A Meager Yield From BioShield
A federal effort to protect the public from bioterrorism isn't off to a strong start
Richard Hollis says he was just "trying to be a corporate patriot." The CEO of Hollis-Eden Pharmaceuticals was approached by the Pentagon two weeks after 9/11 and asked to develop a promising chemical compound as a treatment for nuclear attack victims. Three years later, when the Department of Health and Human Services began to explore adding such a product to the national stockpile, Hollis applied. Although he says his medicine produces a "statistically significant survival rate" in radiated monkeys, the feds stalled, pushing back their decision date four times. Finally in March, they told Hollis his drug didn't meet the requirements, even though he'd spent $90 million. The feds then dropped the request for drugs to treat severe radiation exposure.
Because of confidentiality agreements, HHS can't comment on the decision, although sources say there were questions about the drug's effectiveness and expense. Whatever the truth, it's just the latest controversy facing Project BioShield, a multibillion-dollar effort to procure medicines and vaccines for terrorist attacks involving weapons of mass destruction. The program was meant to be the crown jewel of the administration's strategy against such threats at home. Almost three years in, however, the largest contract let so far- for anthrax vaccine-has been dropped. And efforts to buy drugs for other threats like smallpox are stalled. Congress passed a bill in December to fix the situation, but things only seem to have gotten worse. "I can't even tell you how frustrated I am," says Rep. Mike Rogers of Michigan, who calls HHS's management "bordering on dysfunctional." And it's unclear if the chinks in the BioShield can be fixed anytime soon.
Beginnings. After a push by the Bush administration, Congress passed a bill in 2004 to dole out $5.6 billion to HHS over 10 years for medicines to treat or inoculate against WMD exposure. The drug industry praised the concept of the government creating a market for such drugs, and quick results were expected: BioShield allowed firms to get Food and Drug Administration approval for drugs after only minimal human testing.
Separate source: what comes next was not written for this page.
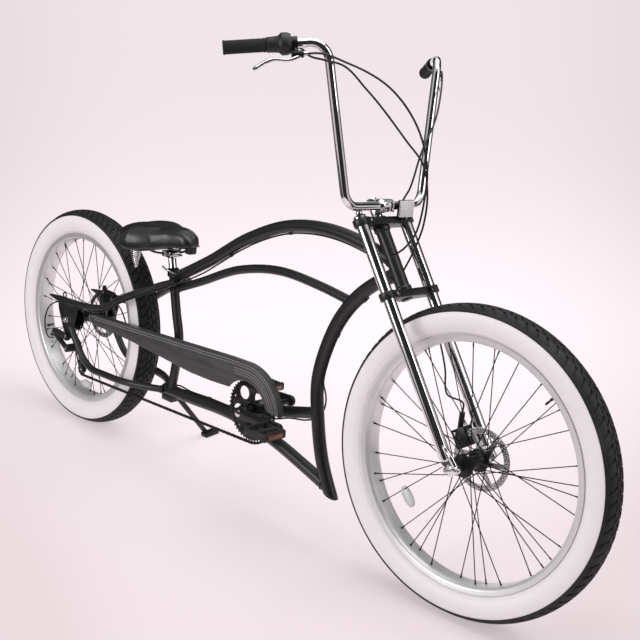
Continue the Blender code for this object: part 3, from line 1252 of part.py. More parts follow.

But almost immediately, there were problems. Michael Greenberger, director of the Center for Health and Homeland Security at the University of Maryland, says the Department of Homeland Security, which had to do a threat analysis of viruses, toxins, and chemicals before HHS could buy medicines for them, "put a virtual stranglehold" on BioShield with delays. And the first major contract awarded-$877.5 million for production of enough anthrax vaccine for 25 million people-sparked a firestorm. No large pharmaceutical or biotech companies competed, and a small Brisbane, Calif., firm, VaxGen, secured the award, even though it had never produced an FDA-approved product. The task: to take a technology developed by the Army and turn it into a vaccine within five years, half the industry standard. The controversial award became a cause célèbre on Capitol Hill, where a competing vaccine firm engaged in a $1.3 million lobbying campaign to get its own piece of the action.
The drugs BioShield actually bought were mostly the "lowest of the lowest- hanging fruit," says one congressional staffer. The government scooped up 4.9 million children's doses of liquid potassium iodide, a drug used for years to treat less-severe radiation sickness. And HHS bought enough of the other, 1970s-era anthrax vaccine to treat 1.6 million victims. A request for a next-generation smallpox vaccine, meanwhile, was put out in 2005 but remains unfilled.